[BEGIN SOURCE MATERIAL]
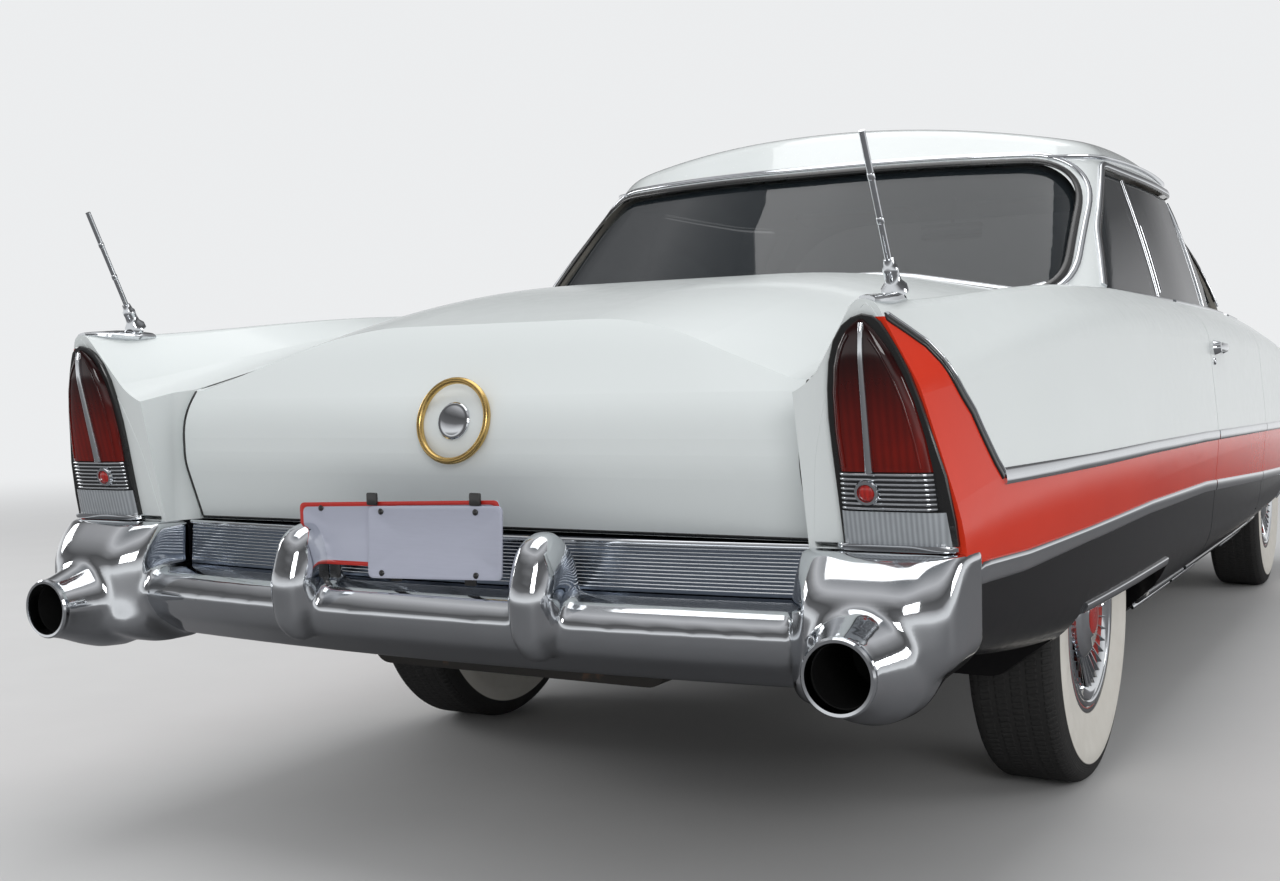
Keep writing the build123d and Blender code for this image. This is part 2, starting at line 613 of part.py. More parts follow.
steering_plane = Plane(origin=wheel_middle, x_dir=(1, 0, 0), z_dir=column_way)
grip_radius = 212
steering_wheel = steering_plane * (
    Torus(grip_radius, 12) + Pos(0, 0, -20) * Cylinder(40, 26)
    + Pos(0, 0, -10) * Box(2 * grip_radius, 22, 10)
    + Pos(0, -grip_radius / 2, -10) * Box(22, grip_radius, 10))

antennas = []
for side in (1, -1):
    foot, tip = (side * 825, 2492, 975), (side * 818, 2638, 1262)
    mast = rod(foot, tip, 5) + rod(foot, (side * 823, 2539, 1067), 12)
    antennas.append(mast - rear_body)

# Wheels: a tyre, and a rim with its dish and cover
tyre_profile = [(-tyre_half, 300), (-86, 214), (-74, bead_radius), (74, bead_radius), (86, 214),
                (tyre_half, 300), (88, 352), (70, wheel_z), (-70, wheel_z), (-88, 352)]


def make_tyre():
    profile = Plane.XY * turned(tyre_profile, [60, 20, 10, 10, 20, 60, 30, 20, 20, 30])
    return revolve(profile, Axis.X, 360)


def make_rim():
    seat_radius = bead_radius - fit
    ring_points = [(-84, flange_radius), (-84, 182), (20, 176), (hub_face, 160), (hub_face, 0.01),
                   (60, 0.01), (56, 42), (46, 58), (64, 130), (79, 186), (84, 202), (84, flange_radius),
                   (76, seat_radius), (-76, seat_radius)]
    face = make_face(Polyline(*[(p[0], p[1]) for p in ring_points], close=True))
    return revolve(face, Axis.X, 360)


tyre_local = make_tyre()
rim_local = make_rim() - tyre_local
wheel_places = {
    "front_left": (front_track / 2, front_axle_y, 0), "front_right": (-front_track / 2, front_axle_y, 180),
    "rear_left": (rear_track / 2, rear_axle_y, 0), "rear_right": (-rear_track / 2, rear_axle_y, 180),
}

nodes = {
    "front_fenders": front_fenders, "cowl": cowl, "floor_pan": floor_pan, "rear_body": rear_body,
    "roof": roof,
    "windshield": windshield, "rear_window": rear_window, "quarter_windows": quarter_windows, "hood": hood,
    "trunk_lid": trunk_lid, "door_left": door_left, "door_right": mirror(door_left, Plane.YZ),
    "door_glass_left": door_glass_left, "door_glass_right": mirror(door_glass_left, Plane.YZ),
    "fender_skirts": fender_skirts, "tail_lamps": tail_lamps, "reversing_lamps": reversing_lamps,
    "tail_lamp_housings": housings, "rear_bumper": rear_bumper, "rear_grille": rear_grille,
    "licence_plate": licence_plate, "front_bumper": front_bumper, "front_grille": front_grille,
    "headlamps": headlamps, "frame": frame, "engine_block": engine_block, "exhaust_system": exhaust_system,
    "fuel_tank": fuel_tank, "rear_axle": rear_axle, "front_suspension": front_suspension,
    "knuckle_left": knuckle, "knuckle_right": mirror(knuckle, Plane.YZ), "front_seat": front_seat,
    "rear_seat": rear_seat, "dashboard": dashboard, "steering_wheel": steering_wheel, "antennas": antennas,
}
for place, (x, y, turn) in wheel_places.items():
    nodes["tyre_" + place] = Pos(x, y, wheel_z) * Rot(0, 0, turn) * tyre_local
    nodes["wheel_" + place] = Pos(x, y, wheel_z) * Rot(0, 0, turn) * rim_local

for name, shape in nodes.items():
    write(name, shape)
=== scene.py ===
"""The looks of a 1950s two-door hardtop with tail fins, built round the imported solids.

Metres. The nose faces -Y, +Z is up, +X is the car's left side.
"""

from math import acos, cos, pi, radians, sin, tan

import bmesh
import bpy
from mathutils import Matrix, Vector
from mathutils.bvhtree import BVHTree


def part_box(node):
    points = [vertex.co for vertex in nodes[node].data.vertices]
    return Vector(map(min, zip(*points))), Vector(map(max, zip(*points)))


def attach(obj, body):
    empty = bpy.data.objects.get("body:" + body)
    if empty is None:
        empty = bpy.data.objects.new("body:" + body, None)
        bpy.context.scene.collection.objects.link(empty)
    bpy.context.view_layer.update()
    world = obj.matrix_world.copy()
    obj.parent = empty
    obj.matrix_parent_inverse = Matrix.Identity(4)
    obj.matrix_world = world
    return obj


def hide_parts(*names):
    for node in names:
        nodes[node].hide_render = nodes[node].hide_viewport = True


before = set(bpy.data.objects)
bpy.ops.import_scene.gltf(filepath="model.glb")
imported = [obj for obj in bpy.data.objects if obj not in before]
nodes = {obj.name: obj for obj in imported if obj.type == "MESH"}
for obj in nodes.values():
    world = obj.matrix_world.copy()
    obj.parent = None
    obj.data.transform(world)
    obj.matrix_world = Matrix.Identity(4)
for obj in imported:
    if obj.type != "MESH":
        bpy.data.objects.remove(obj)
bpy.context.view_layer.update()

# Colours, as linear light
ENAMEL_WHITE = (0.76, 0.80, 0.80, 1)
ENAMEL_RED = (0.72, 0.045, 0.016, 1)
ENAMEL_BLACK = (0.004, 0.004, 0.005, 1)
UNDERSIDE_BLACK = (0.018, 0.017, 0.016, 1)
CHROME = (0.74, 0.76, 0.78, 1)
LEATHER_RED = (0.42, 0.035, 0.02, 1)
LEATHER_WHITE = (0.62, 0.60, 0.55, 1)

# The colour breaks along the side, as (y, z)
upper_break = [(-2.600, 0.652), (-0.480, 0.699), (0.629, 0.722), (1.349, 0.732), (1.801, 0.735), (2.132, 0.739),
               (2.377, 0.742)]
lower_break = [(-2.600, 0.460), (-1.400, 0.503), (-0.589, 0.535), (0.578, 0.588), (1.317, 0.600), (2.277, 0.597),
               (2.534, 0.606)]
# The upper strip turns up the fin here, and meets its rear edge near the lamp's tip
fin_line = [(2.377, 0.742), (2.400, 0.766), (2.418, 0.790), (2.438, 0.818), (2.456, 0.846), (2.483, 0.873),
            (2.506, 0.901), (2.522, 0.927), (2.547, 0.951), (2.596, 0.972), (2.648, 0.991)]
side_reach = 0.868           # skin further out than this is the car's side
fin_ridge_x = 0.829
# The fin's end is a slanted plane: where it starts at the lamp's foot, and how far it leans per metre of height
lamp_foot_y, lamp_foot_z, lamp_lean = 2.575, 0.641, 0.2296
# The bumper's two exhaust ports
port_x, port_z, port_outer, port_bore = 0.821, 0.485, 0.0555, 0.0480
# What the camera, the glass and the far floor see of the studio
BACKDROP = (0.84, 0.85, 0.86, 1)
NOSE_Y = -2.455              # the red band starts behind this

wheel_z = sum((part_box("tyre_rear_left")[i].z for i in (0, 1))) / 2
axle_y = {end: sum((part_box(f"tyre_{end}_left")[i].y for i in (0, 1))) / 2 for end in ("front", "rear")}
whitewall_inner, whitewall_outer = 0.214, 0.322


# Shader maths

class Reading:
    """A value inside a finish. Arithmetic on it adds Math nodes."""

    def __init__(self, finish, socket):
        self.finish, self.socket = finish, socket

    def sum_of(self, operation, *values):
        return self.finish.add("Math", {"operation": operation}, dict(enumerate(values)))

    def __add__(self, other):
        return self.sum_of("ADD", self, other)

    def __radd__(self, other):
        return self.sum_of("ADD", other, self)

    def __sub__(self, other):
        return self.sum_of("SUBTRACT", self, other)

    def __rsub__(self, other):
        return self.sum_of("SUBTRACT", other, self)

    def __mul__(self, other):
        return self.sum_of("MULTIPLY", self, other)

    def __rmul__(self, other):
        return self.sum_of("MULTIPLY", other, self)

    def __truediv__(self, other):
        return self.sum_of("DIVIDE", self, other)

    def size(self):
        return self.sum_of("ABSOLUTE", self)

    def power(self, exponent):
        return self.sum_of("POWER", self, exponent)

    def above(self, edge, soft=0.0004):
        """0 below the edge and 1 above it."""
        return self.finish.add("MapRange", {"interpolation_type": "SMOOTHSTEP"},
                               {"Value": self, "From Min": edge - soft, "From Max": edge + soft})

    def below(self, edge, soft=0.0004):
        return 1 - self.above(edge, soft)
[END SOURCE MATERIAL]
• _EXERCISE DETAILS_: Quote exactly the lines running from the line with "obj.parent = None" through the line with "LEATHER_WHITE = (0.62, 0.60, 0.55, 1)", both ends included, and nothing more.

• _TASK OUTPUT_:
    obj.parent = None
    obj.data.transform(world)
    obj.matrix_world = Matrix.Identity(4)
for obj in imported:
    if obj.type != "MESH":
        bpy.data.objects.remove(obj)
bpy.context.view_layer.update()

# Colours, as linear light
ENAMEL_WHITE = (0.76, 0.80, 0.80, 1)
ENAMEL_RED = (0.72, 0.045, 0.016, 1)
ENAMEL_BLACK = (0.004, 0.004, 0.005, 1)
UNDERSIDE_BLACK = (0.018, 0.017, 0.016, 1)
CHROME = (0.74, 0.76, 0.78, 1)
LEATHER_RED = (0.42, 0.035, 0.02, 1)
LEATHER_WHITE = (0.62, 0.60, 0.55, 1)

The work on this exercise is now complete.